In 1965 the Springboks visited Australasia, losing both Tests to Australia and three of four against the All Blacks. It was the most disastrous Springbok tour ever. The free-flowing rugby of the 1950s had long gone – as the political storm over apartheid intensified, it seemed that the team was taking its revenge on a hostile world by playing the dourest rugby possible. South African rugby could no longer pretend that it was not political. Its identification with the apartheid regime, whether symbolically or explicitly through the words of its players and officials, meant that the Springboks flew the flag of racism wherever they went. As Danie Craven explained, ‘the Springboks are frontline soldiers and as such they must maintain open lines of communication between our country and other rugby countries’.8 And until the protests became too loud to ignore, the rest of the rugby union world remained silent.

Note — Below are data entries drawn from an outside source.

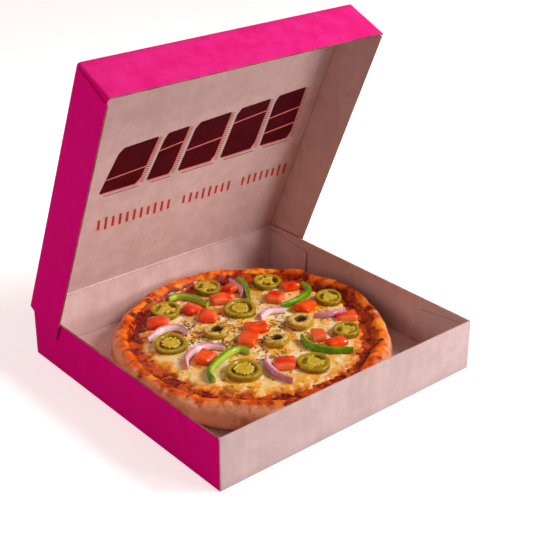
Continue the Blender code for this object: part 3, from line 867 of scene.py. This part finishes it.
def flesh_finish(name, dark, light, rough, coat, scale=260.0, depth=0.3 * MM, tint=None):
    """Cut vegetable: two mottled tones, and a third where the piece's stored number is 1: paler flesh on the
    green peppers and onions, painted shade in the hollows of chillies and olives, and paler flesh with a painted
    highlight on the red peppers.
    """
    made, shader, where = new_finish(name, rough, coat, 0.05)
    wet = where.through("wet_flesh", Mottle_Scale=scale)
    coloured = wet["Tone"].mix(dark, light)
    if tint:
        coloured = where.stored("tint").mix(coloured, tint)
    coloured.to(shader["Base Color"])
    wet["Height"].to_relief(shader, depth)
    return made


def laid(mesh, name, slot_name, sink, lean_x, lean_y, turn_deg=0.0):
    """Lays a slice where its solid is, sunk into the cheese, turned and tipped a few degrees, and mounts it."""
    low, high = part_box(name)
    tip = math.radians(draw.uniform(2.0, 5.0))
    axis = Vector((draw.uniform(*lean_x), draw.uniform(*lean_y), 0)).normalized()
    middle = Vector(((low.x + high.x) / 2, (low.y + high.y) / 2, low.z - sink))
    mesh.transform(Matrix.Translation(middle) @ Matrix.Rotation(tip, 4, axis)
                   @ Matrix.Rotation(math.radians(turn_deg), 4, "Z"))
    mount(mesh, "tray", slot_name, name)


CHILLI_FINISHES = [
    flesh_finish("chilli_skin", (122, 98, 6), (154, 126, 14), 0.26, 0.4, 180.0, 0.1 * MM),
    # The chilli flesh's third colour is painted shade, laid down in the hollow chambers.
    flesh_finish("chilli_flesh", (154, 128, 14), (182, 156, 34), 0.26, 0.35, 300.0, 0.3 * MM, (110, 88, 8)),
    flesh_finish("chilli_core", (186, 158, 26), (218, 190, 60), 0.3, 0.35, 300.0, 0.5 * MM),
    flesh_finish("chilli_seed", (230, 198, 56), (250, 226, 110), 0.26, 0.4, 500.0, 0.2 * MM)]

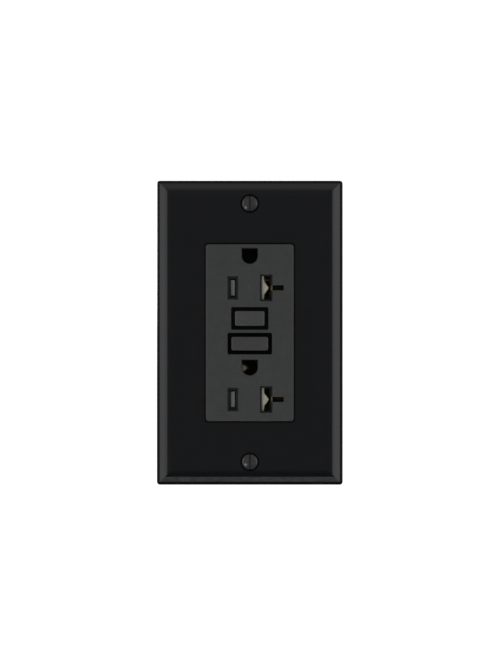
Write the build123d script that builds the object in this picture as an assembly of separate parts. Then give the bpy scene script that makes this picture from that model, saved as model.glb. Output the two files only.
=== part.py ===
from build123d import *
import os

# A flush ground-fault duplex outlet with its wall plate. Millimetres.
# +X is right as seen from the room, +Z is up and +Y goes into the wall.
# The origin is the centre of the wall plane that the plate and the strap's ears sit on.

# Wall plate
PLATE_WIDTH = 69.85
PLATE_HEIGHT = 114.3
PLATE_DEPTH = 5.6
PLATE_WALL = 2.2
PLATE_RIM = 3.5
PLATE_SIDE_HEIGHT = 2.4
PLATE_BEVEL = 4.4
PLATE_CORNER = 1.3
RIM_RADIUS = 3.0
SHOULDER_RADIUS = 5.0
WINDOW_WIDTH = 33.7
WINDOW_HEIGHT = 67.2
WINDOW_CORNER = 1.2
PLATE_SCREW_SPACING = 96.84
COUNTERSINK_RADIUS = 3.6

# Device body
FACE_WIDTH = 32.9
FACE_HEIGHT = 66.3
FACE_Y = -7.0
FACE_WALL = 2.0
FACE_SIDE_WALL = 1.5
BODY_WIDTH = 43.4
BODY_HEIGHT = 68.0
FLANGE_Y = -3.1
REAR_Y = 27.0
BODY_WALL = 2.0
RIM_THICKNESS = 1.6
REAR_RECESS = (20.0, 40.0)
WIRE_STRIP_LENGTH = 16.0
CORNERS = [(x, z) for x in (-18.6, 18.6) for z in (-31.0, 31.0)]

# Strap
STRAP_THICKNESS = 1.3
STRAP_LENGTH = 106.0
STRAP_WIDTH = 30.0
EAR_WIDTH = 38.0
MOUNT_SCREW_SPACING = 83.34
SCREW_RADIUS = 1.75
SCREW_NECK_RADIUS = 1.4
RIVET_X = (-5.0, 5.0)
RIVET_HOLE = 0.62

# Outlets: heights of the blade centre line and of the ground hole's round centre
OUTLETS = {"upper": (16.8, 28.8), "lower": (-25.0, -13.0)}
BLADE_X = 6.35
HOT_SLOT = (2.2, 7.0)
NEUTRAL_SLOT = (3.5, 8.8)
NEUTRAL_SLOT_X = 6.15
LEG_END_X = 12.7
LEG_HEIGHT = 1.9
GROUND_RADIUS = 2.92
GROUND_TOP = 2.78
HOT_LEAD_IN = 0.9
NEUTRAL_LEAD_IN = 0.6

# Buttons: width, height, centre height, and the clear frame round each of them
TEST_BUTTON = (11.0, 5.5, 5.35)
RESET_BUTTON = (13.7, 5.1, -4.1)
BUTTON_FRAME = 1.5
SKIRT_LAP = 0.4
BUTTON_FRONT_Y = -7.25

# Shutters
SHUTTER_Y = (-4.8, -2.9)
TRAY_Y = (-2.7, -1.45)

# Mechanism behind the strap
POCKET_REAR_Y = 10.2
BUS_Y = (7.2, 8.0)
ARM_Y = (9.9, 10.4)
CARRIER_Y = (10.6, 14.2)
LATCH_Y = (14.6, 15.4)
LATCH_TRAVEL = 1.5
BOARD_Y = (22.6, 24.2)
SOLENOID_Y = 16.0
SENSOR_Z = 22.3

# Terminals
TERMINAL_Z = 18.0
TERMINAL_Y = 13.0
TERMINAL_X = 17.4
TERMINAL_GAP = 2.3
WIRE_HOLE_RADIUS = 1.3


def block(x, y, z):
    """A box from three (low, high) pairs."""
    size = [high - low for low, high in (x, y, z)]
    middle = [(high + low) / 2 for low, high in (x, y, z)]
    return Pos(*middle) * Box(*size)


def panel(width, height, y, corner=0.0, x=0.0, z=0.0):
    """A plate across the Y axis with rounded corners, between two values of y."""
    low, high = y
    outline = RectangleRounded(width, height, corner) if corner else Rectangle(width, height)
    return extrude(Plane.XZ.offset(-low) * Pos(x, z) * outline, high - low, dir=(0, 1, 0))


def prism(outline, y):
    """Extrude a sketch drawn as (x, z) between two values of y."""
    low, high = y
    return extrude(Plane.XZ.offset(-low) * outline, high - low, dir=(0, 1, 0))


def shaft(radius, y, x=0.0, z=0.0):
    """A round bar along Y."""
    low, high = y
    return Pos(x, (low + high) / 2, z) * Rot(90, 0, 0) * Cylinder(radius, high - low)


def cone(radius_low, radius_high, y, x=0.0, z=0.0):
    """A cone along Y, from one radius at the lower y to the other at the higher y."""
    low, high = y
    return Pos(x, (low + high) / 2, z) * Rot(-90, 0, 0) * Cone(radius_low, radius_high, high - low)


def bar(radius, x, y, z):
    """A round bar along X."""
    low, high = x
    return Pos((low + high) / 2, y, z) * Rot(0, 90, 0) * Cylinder(radius, high - low)


def helix_wire(radius, wire, length, turns):
    """A coil spring along Z, centred on the origin, whose wire stays within its length."""
    rise = length - 2 * wire
    path = Helix(rise / turns, rise, radius)
    section = Plane(origin=path @ 0, z_dir=path % 0) * Circle(wire)
    return Pos(0, 0, -rise / 2) * sweep(section, path=path, is_frenet=True)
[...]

The IRB’s response to South Africa’s expulsion from the British Commonwealth in 1961 was to say that it gave them ‘great pleasure to convey to South Africa the view shared by all the member countries that the change would not make any difference whatever in regard to South Africa’s position in rugby’.9 South Africa’s exclusion from the 1964 and 1968 Olympics and the increasing international pressure to boycott sport with the apartheid regime had little impact on rugby’s administrators.
Rugby union had become inextricably entwined with international politics – and for the next 25 years they would shape the internal politics of rugby.